Pour situer le contexte: en 2022, 334 substances actives étaient encore autorisées.

Pour certaines variétés, «il n'y a plus un seul produit phytosanitaire qui soit fiable». Conséquence: des pertes de récolte, un surcroît de travail et «une baisse massive de la qualité». David Brugger cite l'exemple des pommes de terre. Les dégâts causés par le taupin donnent du fil à retordre à de nombreux agriculteurs et agricultrices. Il suffit que sept tubercules sur cent soient atteints pour que les magasins refusent de les accepter. Il y a quelques années encore, il était possible d'utiliser un insecticide contre le taupin. Mais son autorisation a été retirée.

Ce n'est pas l'unique exemple, selon David Brugger. Pour de nombreuses autres cultures, il n'existe plus qu'un seul groupe de substances actives. Problème: cela favorise l'apparition de résistances. En effet, la protection chimique des plantes ne fonctionne à long terme que grâce au changement régulier de groupes de substances actives.

«Si l'on n'utilise qu'une seule substance active, ce n'est qu'une question de temps jusqu'à ce que les ravageurs développent une résistance généralisée»

C'est ce à quoi il faut s'attendre, par exemple, pour le colza, les betteraves sucrières ou les légumes, selon le spécialiste.

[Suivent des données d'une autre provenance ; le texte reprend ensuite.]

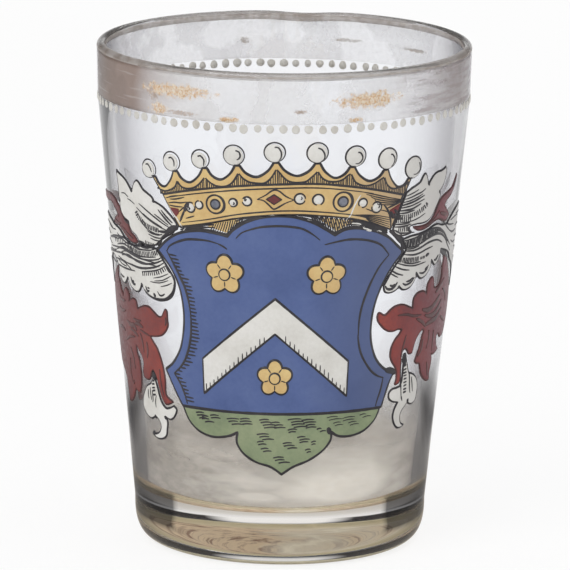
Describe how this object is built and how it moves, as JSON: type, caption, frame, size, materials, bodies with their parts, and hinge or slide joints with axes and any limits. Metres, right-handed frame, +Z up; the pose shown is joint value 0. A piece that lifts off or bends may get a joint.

La protection des plantes peut aussi se faire sans pesticides

Selon le WWF, cette argumentation ne va pas assez loin. L'organisation de protection de l'environnement rappelle que la protection des plantes ne se limite pas aux produits phytosanitaires:

«La protection des plantes est un système global. Celui-ci comprend le choix des cultures, la rotation des cultures, la biodiversité dans les terres arables, le choix des variétés, les cultures mixtes et d'autres conditions agronomiques générales.»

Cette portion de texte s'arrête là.